No Brasil, não há marmanjo beirando os 30 anos que não conheça as músicas de Arca de Noé, disco de Toquinho e Vinícius de Moraes. Ainda no campo da MPB, a cantora Adriana Calcanhoto se reinventou e cativou as crianças com o disco Adriana Partimpim, gravado no ano passado.

Até o rock brazuca já brincou no playground. Em 2001, o titã Branco Mello lançou o livro/disco Eu e Meu Guarda Chuva, com texto de Hugo Possolo e ilustrações de Ricardo Lins.

Trechos

- Quando finalmente chega à periferia da cidade, fica surpreso. Olhando as copas das árvores da Floresta para Megatrópolis, a cidade parecia ser constituída sobretudo de arranha-céus. Mas agora, à sua frente, está uma favela, formada de caixas de papelão e engradados. Numa velha tábua de madeira lê-se CHEIRA MAL, escrito grosseiramente. Serelepe enruga o nariz. Aquele lugar fede!

Seguindo caminho através do lixo entre os barracos, vê os habitantes de Cheira Mal com olhos parados os seus passos. embora encontre animais de vários tipos, todos eles têm uma característica comum: parecem famintos, sujos e desesperados.

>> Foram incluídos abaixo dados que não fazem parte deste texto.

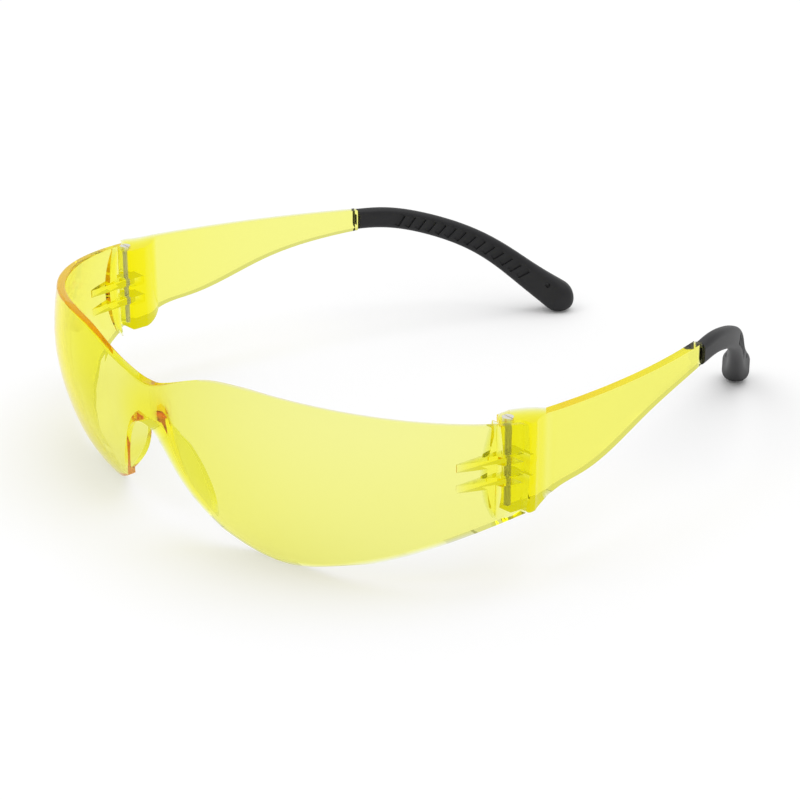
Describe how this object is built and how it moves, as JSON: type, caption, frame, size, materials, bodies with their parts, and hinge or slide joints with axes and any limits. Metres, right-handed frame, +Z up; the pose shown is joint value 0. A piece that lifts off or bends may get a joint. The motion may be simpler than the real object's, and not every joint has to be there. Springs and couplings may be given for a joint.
{
  "type": "safety glasses",
  "caption": "Frameless wraparound safety glasses: a tinted one-piece shield with a moulded nose saddle and folding temples with soft grooved tips.",
  "frame": {"origin": "middle of the overall width and depth of the open glasses, on the flat surface they stand on", "axes": "+X to the wearer's left, +Y from the shield back along the temples, +Z up"},
  "size_m": [0.144, 0.1634, 0.0427],
  "materials": {
    "shield": "clear yellow polished polycarbonate",
    "temple": "clear yellow polished polycarbonate",
    "tip": "matte soft elastomer",
    "screw": "nickel-plated steel"
  },
  "bodies": {
    "front": {"lens": "shield"},
    "arm_left": {"temple_left": "temple", "tip_left": "tip", "hinge_screw_left": "screw"},
    "arm_right": {"temple_right": "temple", "tip_right": "tip", "hinge_screw_right": "screw"}
  },
  "joints": [
    {"name": "hinge_left", "type": "hinge", "parent": "front", "child": "arm_left", "pos_m": [0.067, -0.03668, 0.026], "axis": [0, 0, 1], "range_deg": [0, 78]},
    {"name": "hinge_right", "type": "hinge", "parent": "front", "child": "arm_right", "pos_m": [-0.067, -0.03668, 0.026], "axis": [0, 0, -1], "range_deg": [0, 66]}
  ]
}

- Depois de algum tempo, ele se vê diante de uma coisa muito rara em Megatrópolis. Uma árvore! E porque esquilos e árvores se combinam, assim como cachorros e postes (ou hipos e banhos de lama), Serelepe corre para ela. Tinha acabado de dobrar a esquina quando, pela primeira vez, põe os olhos em Serena. Ela é uma linda esquilinha vermelha... e está sendo importunada por dois texugos.

"Já disse para me deixarem em paz", exclama Serena corajosamente, embora a voz trema de leve.

"Ou o que?", caçoa o texugo maior. "Você vai nos bater com essa sua enorme cauda peluda?"

"Ooooooo! Estou com tanto medo!", continua o outro.

Serelepe tem que fazer alguma coisa...mas o que pode um pequeno esquilo contra dois mal-encarados texugos?